## DATA SEGMENT
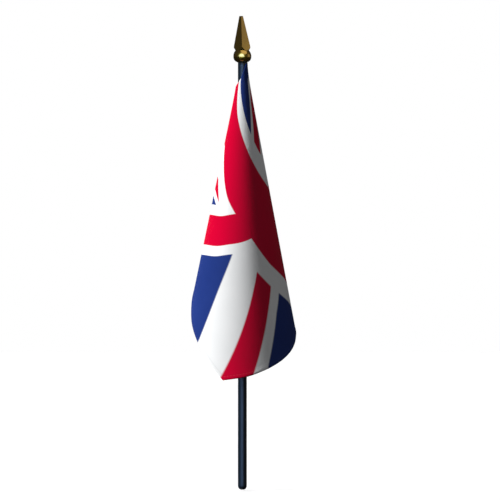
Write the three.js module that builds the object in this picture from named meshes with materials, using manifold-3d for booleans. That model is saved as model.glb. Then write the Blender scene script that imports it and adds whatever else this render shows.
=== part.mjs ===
// A desk flag: a plastic staff with a spear finial on top and a printed cloth flag that hangs
// limp, wound once and a half round the staff. Millimetres, +Z up, origin at the staff's foot.
import * as THREE from "three";
import { mergeVertices } from "three/addons/utils/BufferGeometryUtils.js";
import Module from "manifold-3d";

// ---- driving dimensions ----
const TOTAL_HEIGHT = 254;
const STAFF_RADIUS = 2.38;
const FOOT_ROUNDING = 1.75;
const FOOT_ROUNDING_HEIGHT = 2.2;
const FINIAL_HEIGHT = 24.9;
const BALL_RADIUS = 4.83;
const BALL_LOWER_HEIGHT = 3.4;
const BALL_UPPER_HEIGHT = 3;
const BALL_SEAT_RADIUS = 2.95;
const NECK_RADIUS = 3.6;
const SPEAR_HALF_DIAGONAL = 4.5;
const SPEAR_TIP_HALF_DIAGONAL = 0.95;
const SPEAR_FLARE_HEIGHT = 1.6;
const PEG_RADIUS = 1.5;
const PEG_LENGTH = 7.5;
const FIT_GAP = 0.3;
const SEAT_RECESS = 1.0;
const SLEEVE_GAP = 0.09;
const SLEEVE_WALL = 0.16;
const SLEEVE_TOP_DROP = 12.5;
const FINIAL_CLEARANCE = 1.9;
const FINIAL_LEAN = 1.7;
const HOIST_FOOT_DROP = 104;
const CLOTH_THICKNESS = 0.24;
const ROUND_SIDES = 48;

// ---- levels that follow from them ----
const FINIAL_FOOT = TOTAL_HEIGHT - FINIAL_HEIGHT;
const BALL_CENTRE = FINIAL_FOOT + BALL_LOWER_HEIGHT;
const NECK_LEVEL = BALL_CENTRE + BALL_UPPER_HEIGHT;
const SPEAR_SHOULDER = NECK_LEVEL + SPEAR_FLARE_HEIGHT;
const SHOULDER_LEVEL = FINIAL_FOOT + SEAT_RECESS - FIT_GAP;
const PEG_TOP = SHOULDER_LEVEL + PEG_LENGTH;
const HANG_LEVEL = FINIAL_FOOT - FINIAL_CLEARANCE;
const SLEEVE_TOP = HANG_LEVEL - SLEEVE_TOP_DROP;
const SLEEVE_FOOT = HANG_LEVEL - HOIST_FOOT_DROP;
const SLEEVE_INNER = STAFF_RADIUS + SLEEVE_GAP;
const SLEEVE_OUTER = SLEEVE_INNER + SLEEVE_WALL;

// ---- the drape ----
// Every fall line of the cloth starts beside the hang level and runs down and outwards from the
// staff, so the cloth is one wide cone. Its heading turns from the hoist, inside, to the top
// edge, outside: 0 faces the front, 90 the right. Each row holds a heading in degrees and a value.
const HOIST_HEADING = -330;
const CORNER_HEADING = -17;
const TOP_EDGE_HEADING = 190;
// how far out a fall line goes for each millimetre down
const SLOPE = [
  [-330, 0], [-270, 0.07], [-200, 0.125], [-150, 0.165], [-110, 0.196], [-78, 0.211],
  [-40, 0.2055], [0, 0.1985], [40, 0.192], [84, 0.188], [130, 0.184], [190, 0.168],
];
// how far below the hang level the cloth begins, at its top edge and its hoist corner
const TOP_DROP = [
  [-330, 14], [-200, 14], [-90, 11.5], [-50, 9.7], [-13, 6.4], [12, 2.7],
  [53, -1.4], [190, -1.4],
];
// how far below the hang level the cloth ends, first along its bottom edge, then along its fly edge
const BOTTOM_EDGE_DROP = [
  [-330, 104], [-270, 100], [-200, 98], [-150, 100], [-110, 111], [-90, 121],
  [-77, 128], [-64.5, 137.4], [-49, 147.5], [-29, 160.4], [-17, 167.9],
];
const FLY_EDGE_DROP = [
  [-17, 167.9], [4, 166], [16, 163.7], [29.5, 160.6], [44.5, 156.5], [58, 152.3],
  [70, 148.1], [82, 144], [110, 141.5], [190, 140.5],
];
// the least distance of the cloth from the staff's axis, and what the slope is added to
const WRAP_RADIUS = [
  [-330, 2.98], [-200, 2.98], [-100, 2.7], [-50, 2.62], [190, 2.62],
];
const WRAP_START = [
  [-330, 0], [-200, 0.1], [-110, 0.5], [-78, 0.85], [0, 1.4], [84, 1.95],
  [190, 1.9],
];
const HEADING_STEP = 5;
const DROP_STEPS = 15;

const wasm = await Module();
wasm.setup();

// ---- helpers ----
const radians = (degrees) => (degrees * Math.PI) / 180;

// A smooth curve through rows of [heading, value], by cubic pieces that share their slopes.
function through(rows, at) {
  const last = rows.length - 1;
  if (at <= rows[0][0]) return rows[0][1];
  if (at >= rows[last][0]) return rows[last][1];
  const i = rows.findIndex((row) => row[0] > at) - 1;
  const rise = (a, b) => (rows[b][1] - rows[a][1]) / (rows[b][0] - rows[a][0]);
  const startSlope = rise(Math.max(i - 1, 0), i + 1);
  const endSlope = rise(i, Math.min(i + 2, last));
  const width = rows[i + 1][0] - rows[i][0];
  const t = (at - rows[i][0]) / width;
  return (
    (2 * t ** 3 - 3 * t ** 2 + 1) * rows[i][1] +
    (t ** 3 - 2 * t ** 2 + t) * width * startSlope +
    (3 * t ** 2 - 2 * t ** 3) * rows[i + 1][1] +
    (t ** 3 - t ** 2) * width * endSlope
  );
}

// The point of the cloth's middle on one fall line, some distance below the hang level.
function clothPoint(heading, drop) {
  const reach = through(WRAP_START, heading) + through(SLOPE, heading) * drop;
  const least = through(WRAP_RADIUS, heading);
  const radius = (least ** 4 + Math.max(reach, 0) ** 4) ** 0.25;
  const angle = radians(heading);
  return new THREE.Vector3(radius * Math.sin(angle), -radius * Math.cos(angle), HANG_LEVEL - drop);
}

function endDrop(heading) {
  return through(heading <= CORNER_HEADING ? BOTTOM_EDGE_DROP : FLY_EDGE_DROP, heading);
}

// The unit vector square to the cloth at a point, pointing out of the roll.
function clothNormal(heading, drop) {
  const turn = 0.5;
  const fall = 0.2;
  const across = clothPoint(heading + turn, drop).sub(clothPoint(heading - turn, drop));
  const along = clothPoint(heading, drop + fall).sub(clothPoint(heading, drop - fall));
  return along.cross(across).normalize();
}

function meshOf(name, geometry, colour, roughness, metalness) {
  const material = new THREE.MeshStandardMaterial({ color: colour, roughness, metalness });
  const mesh = new THREE.Mesh(geometry, material);
  mesh.name = name;
  return mesh;
}

function lathe(profile) {
  const points = profile.map(([radius, level]) => new THREE.Vector2(radius, level));
  const geometry = new THREE.LatheGeometry(points, ROUND_SIDES);
  geometry.rotateX(Math.PI / 2);
  return geometry;
}

function solidOf(geometry) {
  const bare = new THREE.BufferGeometry();
  bare.setAttribute("position", geometry.getAttribute("position"));
  bare.setIndex(geometry.getIndex());
  const merged = mergeVertices(bare, 1e-4);
  return new wasm.Manifold(
    new wasm.Mesh({
      numProp: 3,
      vertProperties: new Float32Array(merged.attributes.position.array),
      triVerts: new Uint32Array(merged.index.array),
    }),
  );
}

function geometryOf(solid) {
  const { vertProperties, triVerts } = solid.getMesh();
  const geometry = new THREE.BufferGeometry();
  geometry.setAttribute("position", new THREE.BufferAttribute(vertProperties, 3));
  geometry.setIndex(new THREE.BufferAttribute(triVerts, 1));
  return geometry;
}

function arc(centreRadius, centreLevel, halfWidth, halfHeight, from, to, steps) {
  const points = [];
  for (let i = 0; i <= steps; i++) {
    const angle = radians(from + ((to - from) * i) / steps);
    points.push([
      centreRadius + halfWidth * Math.cos(angle),
      centreLevel + halfHeight * Math.sin(angle),
    ]);
  }
  return points;
}

// ---- pieces ----

// The rod: a rounded foot with a small flat, and a thinner peg on top that the finial takes.
function staff() {
  const foot = arc(
    STAFF_RADIUS - FOOT_ROUNDING, FOOT_ROUNDING_HEIGHT, FOOT_ROUNDING, FOOT_ROUNDING_HEIGHT, -90, 0, 12,
  );
  const profile = [
    [0, 0],
    ...foot,
    [STAFF_RADIUS, SHOULDER_LEVEL],
    [PEG_RADIUS, SHOULDER_LEVEL],
    [PEG_RADIUS, PEG_TOP - 0.5],
    [PEG_RADIUS - 0.5, PEG_TOP],
    [0, PEG_TOP],
  ];
  return meshOf("staff", lathe(profile), 0x0e1a28, 0.35, 0);
}

// The radius of the flattened ball at a height above its widest level: fuller below than above.
function ballRadius(height) {
  if (height >= 0) return BALL_RADIUS * Math.sqrt(1 - (height / 4.6) ** 2);
  return Math.max(BALL_RADIUS * (1 - (-height / 3.6) ** 2.6) ** (1 / 2.6), BALL_SEAT_RADIUS);
}

// A four-sided spear on a flattened ball, moulded in one, with a stepped blind socket below. It
// leans a little to one side of the staff.
function spearFinial() {
  const ballProfile = [];
  for (let i = 0; i <= 16; i++) {
    const height = -BALL_LOWER_HEIGHT + ((BALL_LOWER_HEIGHT + BALL_UPPER_HEIGHT) * i) / 16;
    ballProfile.push([ballRadius(height), BALL_CENTRE + height]);
  }
  const ball = solidOf(lathe([
    [0, FINIAL_FOOT], ...ballProfile, [NECK_RADIUS, NECK_LEVEL + 0.25], [0, NECK_LEVEL + 0.25],
  ]));
  const spearHeight = TOTAL_HEIGHT - SPEAR_SHOULDER;
  const taper = (SPEAR_HALF_DIAGONAL - SPEAR_TIP_HALF_DIAGONAL) / spearHeight;
  const buried = 2.6;
  const pyramid = new THREE.CylinderGeometry(
    SPEAR_TIP_HALF_DIAGONAL, SPEAR_HALF_DIAGONAL + taper * buried, spearHeight + buried, 4,
  );
  pyramid.rotateX(Math.PI / 2);
  pyramid.translate(0, 0, SPEAR_SHOULDER - buried + (spearHeight + buried) / 2);
  const flare = solidOf(lathe([
    [0, NECK_LEVEL - 1],
    [NECK_RADIUS - 0.62, NECK_LEVEL - 1],
    [NECK_RADIUS, NECK_LEVEL],
    [SPEAR_HALF_DIAGONAL + 0.1, SPEAR_SHOULDER],
    [SPEAR_HALF_DIAGONAL + 0.1, TOTAL_HEIGHT + 1],
    [0, TOTAL_HEIGHT + 1],
  ]));
  const socket = solidOf(lathe([
    [0, FINIAL_FOOT - 1],
    [STAFF_RADIUS + FIT_GAP, FINIAL_FOOT - 1],
    [STAFF_RADIUS + FIT_GAP, FINIAL_FOOT + SEAT_RECESS],
    [PEG_RADIUS + FIT_GAP, FINIAL_FOOT + SEAT_RECESS],
    [PEG_RADIUS + FIT_GAP, PEG_TOP + FIT_GAP],
    [0, PEG_TOP + FIT_GAP],
  ]));
  const spear = solidOf(pyramid).intersect(flare);
  const leaning = spear
    .translate([0, 0, -BALL_CENTRE])
    .rotate([0, -FINIAL_LEAN, 0])
    .translate([0, 0, BALL_CENTRE]);
  return meshOf("spear_finial", geometryOf(ball.add(leaning).subtract(socket)), 0xa8802c, 0.3, 1);
}

// The flag's hoist, turned over and sewn into a tube that slips over the staff.
function hoistSleeve() {
  const profile = [
    [SLEEVE_INNER, SLEEVE_FOOT],
    [SLEEVE_OUTER, SLEEVE_FOOT],
    [SLEEVE_OUTER, SLEEVE_TOP],
    [SLEEVE_INNER, SLEEVE_TOP],
    [SLEEVE_INNER, SLEEVE_FOOT],
  ];
  return meshOf("hoist_sleeve", lathe(profile), 0xe8e8e8, 0.8, 0);
}

// The cloth as one thin closed sheet: its outer face, its inner face and the rim between them.
function flagCloth() {
  const headings = [];
  for (let h = HOIST_HEADING; h < CORNER_HEADING; h += HEADING_STEP) headings.push(h);
  for (let h = CORNER_HEADING; h < TOP_EDGE_HEADING; h += HEADING_STEP) headings.push(h);
  headings.push(TOP_EDGE_HEADING);
  const columns = headings.length;
  const rows = DROP_STEPS + 1;
  const positions = [];
  for (const side of [1, -1]) {
    for (const heading of headings) {
      const start = through(TOP_DROP, heading);
      const end = endDrop(heading);
      for (let j = 0; j < rows; j++) {
        const drop = start + ((end - start) * j) / DROP_STEPS;
        const offset = clothNormal(heading, drop).multiplyScalar((side * CLOTH_THICKNESS) / 2);
        positions.push(...clothPoint(heading, drop).add(offset).toArray());
      }
    }
  }
  const at = (side, i, j) => side * columns * rows + i * rows + j;
  const faces = [];
  const quad = (a, b, c, d) => faces.push(a, b, c, a, c, d);
  for (let i = 0; i + 1 < columns; i++) {
    for (let j = 0; j + 1 < rows; j++) {
      quad(at(0, i, j), at(0, i, j + 1), at(0, i + 1, j + 1), at(0, i + 1, j));
      quad(at(1, i, j), at(1, i + 1, j), at(1, i + 1, j + 1), at(1, i, j + 1));
    }
    quad(at(0, i, 0), at(0, i + 1, 0), at(1, i + 1, 0), at(1, i, 0));
    quad(at(0, i, rows - 1), at(1, i, rows - 1), at(1, i + 1, rows - 1), at(0, i + 1, rows - 1));
  }
  for (let j = 0; j + 1 < rows; j++) {
    quad(at(0, 0, j), at(1, 0, j), at(1, 0, j + 1), at(0, 0, j + 1));
    quad(at(0, columns - 1, j), at(0, columns - 1, j + 1), at(1, columns - 1, j + 1), at(1, columns - 1, j));
  }
  const geometry = new THREE.BufferGeometry();
  geometry.setAttribute("position", new THREE.Float32BufferAttribute(positions, 3));
  geometry.setIndex(faces);
  return meshOf("flag_cloth", geometry, 0xc8102e, 0.75, 0);
}

const deskFlag = new THREE.Group();
deskFlag.add(staff(), spearFinial(), hoistSleeve(), flagCloth());
export default deskFlag;
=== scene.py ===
"""Looks for the desk flag: staff, spear finial, sewn sleeve and the printed cloth that hangs on it."""
import bpy
import math
import numpy as np
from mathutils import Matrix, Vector


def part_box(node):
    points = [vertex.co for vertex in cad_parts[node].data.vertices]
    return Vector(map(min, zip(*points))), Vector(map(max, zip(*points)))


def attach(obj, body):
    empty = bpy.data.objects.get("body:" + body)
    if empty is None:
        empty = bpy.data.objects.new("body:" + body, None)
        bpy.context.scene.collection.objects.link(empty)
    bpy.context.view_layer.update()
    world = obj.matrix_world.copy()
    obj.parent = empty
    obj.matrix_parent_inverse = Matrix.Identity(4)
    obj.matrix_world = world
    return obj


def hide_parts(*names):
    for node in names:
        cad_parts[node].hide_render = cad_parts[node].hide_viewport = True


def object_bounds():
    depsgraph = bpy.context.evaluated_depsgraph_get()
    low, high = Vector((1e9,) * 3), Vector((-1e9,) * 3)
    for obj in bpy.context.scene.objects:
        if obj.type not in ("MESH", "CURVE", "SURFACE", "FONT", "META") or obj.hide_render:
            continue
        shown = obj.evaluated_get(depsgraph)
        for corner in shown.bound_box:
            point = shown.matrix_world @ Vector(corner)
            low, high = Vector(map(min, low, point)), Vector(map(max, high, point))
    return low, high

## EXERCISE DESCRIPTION
Repeat exactly the lines from the one containing "const deskFlag = new THREE.Group();" to the one containing "point = shown.matrix_world", both lines included, and nothing else.

## THE RESULT
const deskFlag = new THREE.Group();
deskFlag.add(staff(), spearFinial(), hoistSleeve(), flagCloth());
export default deskFlag;
=== scene.py ===
"""Looks for the desk flag: staff, spear finial, sewn sleeve and the printed cloth that hangs on it."""
import bpy
import math
import numpy as np
from mathutils import Matrix, Vector


def part_box(node):
    points = [vertex.co for vertex in cad_parts[node].data.vertices]
    return Vector(map(min, zip(*points))), Vector(map(max, zip(*points)))


def attach(obj, body):
    empty = bpy.data.objects.get("body:" + body)
    if empty is None:
        empty = bpy.data.objects.new("body:" + body, None)
        bpy.context.scene.collection.objects.link(empty)
    bpy.context.view_layer.update()
    world = obj.matrix_world.copy()
    obj.parent = empty
    obj.matrix_parent_inverse = Matrix.Identity(4)
    obj.matrix_world = world
    return obj


def hide_parts(*names):
    for node in names:
        cad_parts[node].hide_render = cad_parts[node].hide_viewport = True


def object_bounds():
    depsgraph = bpy.context.evaluated_depsgraph_get()
    low, high = Vector((1e9,) * 3), Vector((-1e9,) * 3)
    for obj in bpy.context.scene.objects:
        if obj.type not in ("MESH", "CURVE", "SURFACE", "FONT", "META") or obj.hide_render:
            continue
        shown = obj.evaluated_get(depsgraph)
        for corner in shown.bound_box:
            point = shown.matrix_world @ Vector(corner)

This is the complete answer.